Наша революция – только начало, первое звено в цепи грядущих звеньев – революций. Это первое, еще смутное развитие первого, еще смутного этапа – строительства внешней культуры, это подготовка и преддверие этапа второго – великой революции духа, возрождения и созидания человеческой души. И к этому мы идем, сквозь поражения к победам, сквозь горе и отчаяние – к истокам новой жизни.
Большой человек(К 50-летию рождения М. Горького)
Впервые опубликовано в киевском журнале «Театр» в 1919 году. Перепечатано в подборке «Все начинается заново» («Вопросы литературы», 1969, № 5) и в сборнике ЦГАЛИ «Встречи с прошлым» (М., «Советская Россия», 1970).
Старинный персидский поэт Саади, чьи песни до сих пор овеяны неумирающей своеобразной прелестью, писал о себе в «Тезкирате»: «Тридцать лет я употребил на скитания. Я коротал дни с людьми всех народов и грелся у многих костров. Я видел частицу великой красоты, наполняющей вселенную. Тридцать лет я употребил на учение и последние тридцать лет – на творчество». Счастлив тот, кто, прожив такую жизнь, оставил потомкам «чекан души своей».

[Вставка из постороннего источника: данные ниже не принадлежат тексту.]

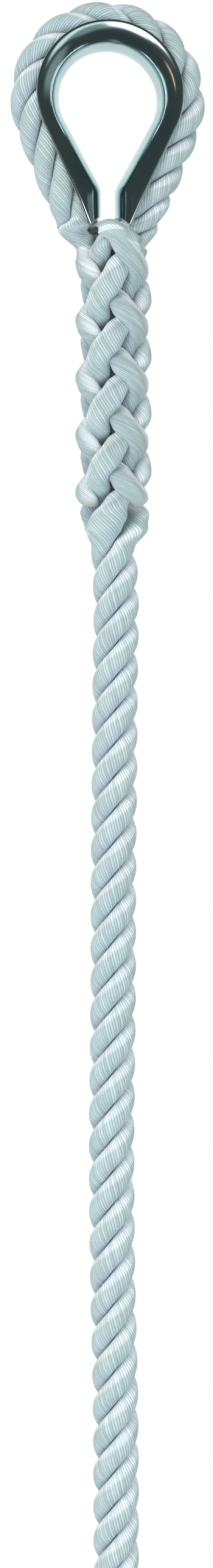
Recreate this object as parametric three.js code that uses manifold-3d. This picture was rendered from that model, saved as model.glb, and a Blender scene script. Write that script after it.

Эти слова «сладчайшего» Саади словно сказаны о Горьком, беспокойном скитальце, жаждавшем познавать и созидать. Ибо Горький оставил нам не только силу и свежесть всего им написанного. Он оставил нам «чекан души своей» – может быть, самое прекрасное из своих творений – свою необычную жизнь.
Жизнь поистине гениальную, полную тяжкого труда над собой, когда из первичного булыжника, из дикой и вязкой волжской глины интуитивно, непрестанно и трудно созидался прекрасный слепок, тонкий чекан.
Из чадной, пьяной, пахнущей сапожным варом и сивушной отрыжкой России, из кривых хибарок замшелых городков вышел великий скиталец, полный горения, с широкими и верными ухватками кузнеца, с мягким и сильным взглядом, с необычными прозрениями, неземной тоской и народным, самарским акцентом.